What it's like to volunteer at the Pacific Primate Sanctuary
November 03, 2005
I'm standing in a long, well-lit hall, flanked by rows of roomy enclosures. A cool breeze can be felt through the open sides of the outer sections… and the chirps, squeaks, whines and cries of more than 40 New World monkeys can be heard.
This is the Pacific Primate Sanctuary—or, as their official website states, "A non-profit refuge providing a safe haven for threatened, endangered, and distressed monkeys." Located in the remote, forested acres of Haiku, the Sanctuary has been housing such creatures in their current enclosures since 2000. Here, many abused "New World" monkeys—species inhabiting Central and South America—have been given a second chance at life. For many of them, it's a chance that they would never otherwise have had.
I volunteered here on the weekends, so I know the place pretty well. Walking down the hallway, I pause by the second enclosure on the left. It's home to four White Tufted-Ear Marmosets: Stevie Wonder, his mate Mariette and their two twins. Stevie peers around with foggy blue eyes and moves slowly and deliberately; he is blind.
If not for his home at the Sanctuary, it's conceivable he would have little or no chance at survival. But here he has been gently introduced to his outside enclosure, where he can experience the fresh air and vegetation that would normally be available to him in a natural environment. Inside, he can traverse branches and ropes.
An endangered Cotton-Top Tamarin named Sparky, who is in a single-level portable enclosure placed outside some fellow Cotton-Tops, catches my attention further on. Sparky is partially paralyzed from the waist down, so it's pretty much impossible for him to move about quickly or leap from branch to branch as so many others of his species do.
But here, he is simply lovingly cared for by volunteers who try to bring him the best, most comfortable existence possible. Sparky's enclosure is lined with soft blankets and stuffed animals, which he loves to hide beneath with only his tail or eyes peeking out.
Most of the monkeys are strong and healthy, making bounding leaps across their enclosures. Even those who are not in the best of condition—missing fingers, toes, or tails—are hardly discernible from the rest. Several enclosures are home to fluffy, wide-eyed infants who cling to a parent or elder sibling's back.
Down the road outside is the home of the White-Faced Capuchin monkeys. They are in a patch of dense forest, in two separate enclosures with concrete floors and tin roofs. I try to be as cautious and gentle as possible; when content, these black-and-cream creatures murmur and chirp softly, taking the offered food from your palm.

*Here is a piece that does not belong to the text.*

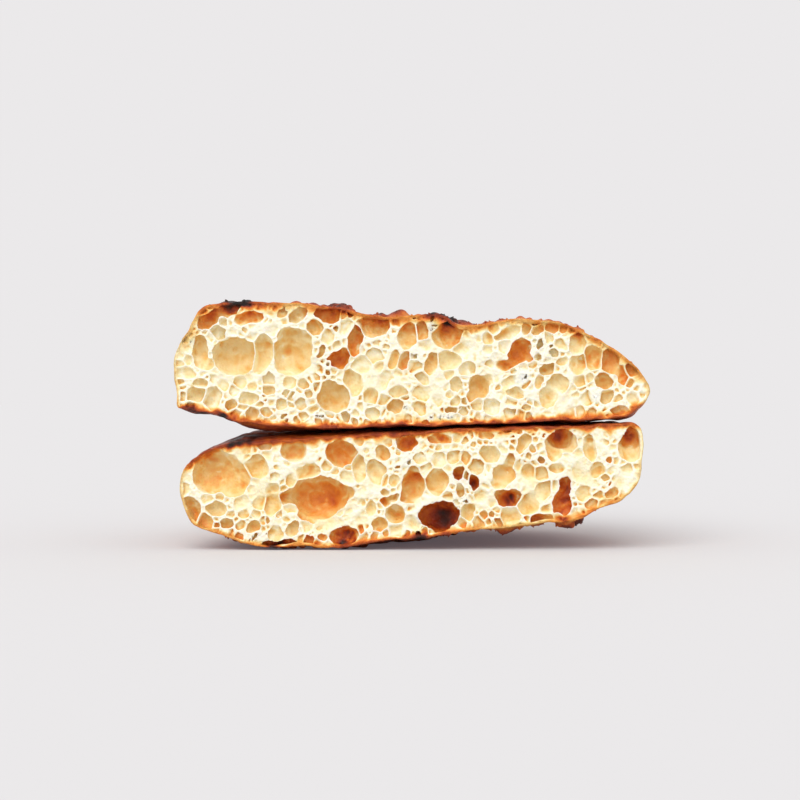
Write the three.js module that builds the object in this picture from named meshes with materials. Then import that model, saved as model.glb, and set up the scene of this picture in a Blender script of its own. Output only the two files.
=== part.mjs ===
// Focaccia: one thick flat loaf, cut across its middle into two halves.
// The halves lie on each other with their cut faces in line. The upper half is right way up, and the
// lower half is upside down, so that the two flat oven-floor sides meet and both crumbs face forward.
//
// Millimetres, +Z up. The cut faces look along -Y, and the table is the plane z = 0.

import * as THREE from 'three';

// Driving dimensions.
const DEPTH = 120; // from the cut face to the round back of a half
const SEAT_HEIGHT = 50.8; // height of the plane where the halves meet, at x = 0
const SEAT_SLOPE = 0.036; // rise of that plane along +X: the lower half is thicker on its left
const SEAT_GAP = 0.4; // clearance between the two halves at that plane
const TABLE_HEIGHT = 0; // the lower half settles flat where its belly reaches the table

const PLAN_POWER = 2.5; // how square the loaf's outline is from above: 2 is an ellipse
const RIM_POWER = 6; // how far back the slab keeps its thickness before the round rim
const LENS_POWER = 2.2; // how flat the top and bottom of the smooth back section are
const LENS_FROM = 0.7; // share of the depth where a cross-section is that smooth lens and nothing else

const FLOOR_BULGE = 4; // how far the oven-floor side swells past its cut edge, further back
const FLOOR_RUN = 22; // distance behind the cut over which that swelling builds up
const FLOOR_START = [-85, -60]; // x over which it fades in, so that the left end stays slim
const BELLY_DROP = 9; // how far the lower half's top crust sags below its cut edge, further back
const BELLY_RUN = 60; // distance behind the cut over which that sag builds up
const BELLY_START = [-95, -70]; // x over which the sag fades in
const BELLY_END = [-5, 32]; // x over which it fades out, so that the thin right end stays raised
const DIMPLE_RUN = 22; // distance behind the cut over which the dimples reach their depth
const SHOULDER = 14; // height over which all of these fade out towards the rim

const STEPS_PER_POINT = 3; // outline points made between one given point and the next
const DEPTH_STEPS = 18; // cross-sections from the cut face to the back

// Cut faces as closed outlines, [x, z], counter-clockwise from the lower left corner.
const UPPER_OUTLINE = [
  [-98, 58.8],
  [-84, 56.2],
  [-71, 52.9],
  [-52, 51.4],
  [-28, 50],
  [20, 51.8],
  [60, 53.4],
  [90, 55.3],
  [97.6, 61.5],
  [100, 68],
  [96, 75.5],
  [83, 86],
  [64, 95.6],
  [46, 97.2],
  [21, 94.8],
  [14, 99.2],
  [-12, 98.6],
  [-36, 102.9],
  [-62, 103.8],
  [-87, 103.2],
  [-94, 92.5],
  [-100, 80.5],
  [-99, 68],
];
const LOWER_OUTLINE = [
  [-96.6, 20],
  [-92, 10.6],
  [-84, 6.6],
  [-71, 2.6],
  [-57, 0.4],
  [-46, 1.5],
  [-31, 0],
  [-16, 3.3],
  [6, 4.8],
  [26, 8],
  [52, 10.4],
  [68, 11.6],
  [79, 17.2],
  [89, 20.8],
  [95.6, 28],
  [98, 38],
  [97.4, 47.5],
  [93, 53.9],
  [60, 52.8],
  [20, 51.3],
  [-20, 49],
  [-46, 47.4],
  [-66, 46.4],
  [-81, 44.4],
  [-89, 41],
  [-96.4, 34],
  [-97.8, 27],
];

// Finger dimples pressed into the top crust before baking: [x, y from the cut, radius, depth].
const DIMPLES = [
  [-58, 44, 15, 3.4],
  [-14, 34, 16, 3.8],
  [34, 46, 15, 3.6],
  [-34, 82, 15, 3.2],
  [14, 86, 16, 3.4],
];

// Each half's widest height, and how far its smooth back section reaches above and below it. The tops and
// bottoms of that section stay within the cut outline, so that the crust never rises behind the cut edge.
const UPPER_LENS = { middle: 74, above: 21, below: 24 };
const LOWER_LENS = { middle: 30, above: 24, below: 24 };

const CRUST = { color: 0xb5662a, roughness: 0.72, metalness: 0 };

const clamp01 = (value) => Math.min(1, Math.max(0, value));
const seatHeightAt = (x) => SEAT_HEIGHT + SEAT_SLOPE * x;

// Half width and half thickness that are left at a share of the depth, from 1 at the cut to 0 at the back.
const planScale = (share) => (1 - share ** PLAN_POWER) ** (1 / PLAN_POWER);
const rimScale = (share) => Math.sqrt(1 - share ** RIM_POWER);

const smooth = THREE.MathUtils.smoothstep;

// None at the height of the rim, and all of it on the flat top or bottom.
const awayFromRim = (fromMiddle) => clamp01(fromMiddle / SHOULDER);

function floorBulge(x, y, fromMiddle) {
  const alongCut = smooth(x, ...FLOOR_START);
  return FLOOR_BULGE * alongCut * Math.sqrt(clamp01(y / FLOOR_RUN)) * awayFromRim(fromMiddle);
}

function bellySag(x, y, fromMiddle) {
  const alongCut = smooth(x, ...BELLY_START) * (1 - smooth(x, ...BELLY_END));
  return BELLY_DROP * alongCut * smooth(y, 0, BELLY_RUN) * awayFromRim(fromMiddle);
}

function dimpleDepth(x, y, fromMiddle) {
  const depth = DIMPLES.reduce((sum, [cx, cy, radius, deepest]) => {
    const distance = Math.hypot(x - cx, y - cy) / radius;
    return sum + deepest * Math.exp(-distance * distance);
  }, 0);
  return depth * Math.sqrt(clamp01(y / DIMPLE_RUN)) * awayFromRim(fromMiddle);
}

// The top crust drops into its dimples, and the floor side swells down onto the seat plane.
function shapeUpper(x, y, z, midHeight) {
  const crust = z - dimpleDepth(x, y, z - midHeight);
  const floorSide = crust - floorBulge(x, y, midHeight - z);
  return Math.max(floorSide, seatHeightAt(x) + SEAT_GAP / 2);
}

// The crust side hangs down behind the cut and settles on the table, and the floor side swells up to the seat.
function shapeLower(x, y, z, midHeight) {
  const crust = Math.max(TABLE_HEIGHT, z - bellySag(x, y, midHeight - z));
  const floorSide = crust + floorBulge(x, y, z - midHeight);
  return Math.min(floorSide, seatHeightAt(x) - SEAT_GAP / 2);
}

// The uneven cut outline eases into a smooth superellipse towards the back, so that no ridge runs to the rim.
function easeToLens(point, halfWidth, lens, share) {
  const halfHeight = point.z > lens.middle ? lens.above : lens.below;
  const angle = Math.atan2((point.z - lens.middle) / halfHeight, point.x / halfWidth);
  const rounded = (value) => Math.sign(value) * Math.abs(value) ** (2 / LENS_POWER);
  const ease = smooth(share, 0, LENS_FROM);
  return {
    x: THREE.MathUtils.lerp(point.x, halfWidth * rounded(Math.cos(angle)), ease),
    z: THREE.MathUtils.lerp(point.z, lens.middle + halfHeight * rounded(Math.sin(angle)), ease),
  };
}

// A closed solid from a flat cut face at y = 0, through shrinking cross-sections, to a point at the back.
function halfLoaf(outline, lens, shape) {
  const curve = new THREE.CatmullRomCurve3(
    outline.map(([x, z]) => new THREE.Vector3(x, 0, z)),
    true,
    'centripetal'
  );
  const rimCount = outline.length * STEPS_PER_POINT;
  const rim = curve.getPoints(rimCount).slice(0, rimCount);
  const halfWidth = new THREE.Box3().setFromPoints(rim).getSize(new THREE.Vector3()).x / 2;

  const positions = [];
  for (let step = 0; step < DEPTH_STEPS; step++) {
    const share = Math.sin((step / DEPTH_STEPS) * (Math.PI / 2));
    const y = share * DEPTH;
    for (const point of rim) {
      const eased = easeToLens(point, halfWidth, lens, share);
      const x = eased.x * planScale(share);
      const z = lens.middle + (eased.z - lens.middle) * rimScale(share);
      positions.push(x, y, shape(x, y, z, lens.middle));
    }
  }
  const back = positions.length / 3;
  positions.push(0, DEPTH, lens.middle);

  const faces = THREE.ShapeUtils.triangulateShape(
    rim.map((point) => new THREE.Vector2(point.x, point.z)),
    []
  ).flat();
  for (let step = 0; step < DEPTH_STEPS; step++) {
    for (let i = 0; i < rimCount; i++) {
      const next = (i + 1) % rimCount;
      const a = step * rimCount + i;
      const b = step * rimCount + next;
      if (step === DEPTH_STEPS - 1) {
        faces.push(a, back, b);
      } else {
        faces.push(a, a + rimCount, b + rimCount, a, b + rimCount, b);
      }
    }
  }
  const geometry = new THREE.BufferGeometry();
  geometry.setAttribute('position', new THREE.Float32BufferAttribute(positions, 3));
  geometry.setIndex(faces);
  geometry.computeVertexNormals();
  return geometry;
}

function bakedHalf(name, outline, lens, shape) {
  const mesh = new THREE.Mesh(
    halfLoaf(outline, lens, shape),
    new THREE.MeshStandardMaterial(CRUST)
  );
  mesh.name = name;
  return mesh;
}

// The origin is under the middle of the stack's box, on the table.
function centredOnTable(...meshes) {
  const group = new THREE.Group();
  group.add(...meshes);
  const box = new THREE.Box3().setFromObject(group);
  const centre = box.getCenter(new THREE.Vector3());
  group.position.set(-centre.x, -centre.y, -box.min.z);
  return group;
}

const upperHalf = bakedHalf('upper_half', UPPER_OUTLINE, UPPER_LENS, shapeUpper);
const lowerHalf = bakedHalf('lower_half', LOWER_OUTLINE, LOWER_LENS, shapeLower);

const focaccia = centredOnTable(upperHalf, lowerHalf);

export default focaccia;
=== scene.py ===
import math

import bmesh
import bpy
import numpy as np
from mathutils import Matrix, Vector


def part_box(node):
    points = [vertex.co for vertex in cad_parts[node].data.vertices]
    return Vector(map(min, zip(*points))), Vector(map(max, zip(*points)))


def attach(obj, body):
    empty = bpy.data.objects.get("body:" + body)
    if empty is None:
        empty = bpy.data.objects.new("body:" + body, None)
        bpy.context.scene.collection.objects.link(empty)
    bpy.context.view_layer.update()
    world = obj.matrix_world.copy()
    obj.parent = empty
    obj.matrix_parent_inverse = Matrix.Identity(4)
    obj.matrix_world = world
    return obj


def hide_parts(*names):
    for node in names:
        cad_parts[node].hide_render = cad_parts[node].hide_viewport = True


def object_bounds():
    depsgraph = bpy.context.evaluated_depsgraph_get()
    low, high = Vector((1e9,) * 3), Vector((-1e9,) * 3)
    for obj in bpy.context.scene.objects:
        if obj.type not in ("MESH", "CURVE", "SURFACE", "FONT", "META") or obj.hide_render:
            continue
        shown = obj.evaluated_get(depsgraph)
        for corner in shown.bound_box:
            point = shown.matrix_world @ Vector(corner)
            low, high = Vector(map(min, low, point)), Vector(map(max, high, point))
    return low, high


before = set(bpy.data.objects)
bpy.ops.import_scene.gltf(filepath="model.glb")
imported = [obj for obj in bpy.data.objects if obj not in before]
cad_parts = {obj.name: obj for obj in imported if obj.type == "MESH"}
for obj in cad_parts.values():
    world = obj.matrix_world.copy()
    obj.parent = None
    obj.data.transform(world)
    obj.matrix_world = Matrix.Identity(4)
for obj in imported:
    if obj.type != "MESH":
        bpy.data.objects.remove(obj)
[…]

But when aggravated they can grab your wrist and pull quite hard, using their hands, feet, or tails. They will also bark at one another, scream, bang on their tin roofs as if they were cymbals and occasionally throw a peanut or two.
An encounter like this reminds me of why I am here—to serve them. Not for myself, not for anybody else, but solely for the benefit of the monkeys. When they do not treat me "nicely," I cannot simply walk away—rather, I keep trying, keep working to gain their trust.
They are intelligent. They can sense unease or tension in the air, as if it were a smell. This serves to give me a true sense of humility and respect for these creatures.
Back up the meandering road toward the main Sanctuary building, I notice a sort of empty railroad-track-like foundation is being laid for a new pathway. I continue along, following the trail alongside the 10 enclosures Here the concrete foundations have recently been poured for new Capuchin enclosures. The enclosures are out in the open air with a full view of the lush tropical forests around them.
This new location already provides a great improvement from the muddy, mosquito-infested jungle in which they currently reside. The new enclosure also allows for a closer interrelationship between the two groups, facilitating a back-and-forth journey between the two main enclosures. The new enclosures will provide vegetation, successfully emulating their natural environment and giving them a closer experience to a typical life in the wild.
Back inside the Sanctuary, I look over the volunteer schedule for the rest of the month. There is a shift that needs covering every morning and every afternoon, a total of about 60 shifts per month. Dedicated volunteers cover these shifts.
They're drawn and held here for the same reason as me: a concern for the creatures' plight, a determined willingness to help combat their mistreatment and a desire to give back to them something of what we humans have taken.
Of course, we also just love the monkeys.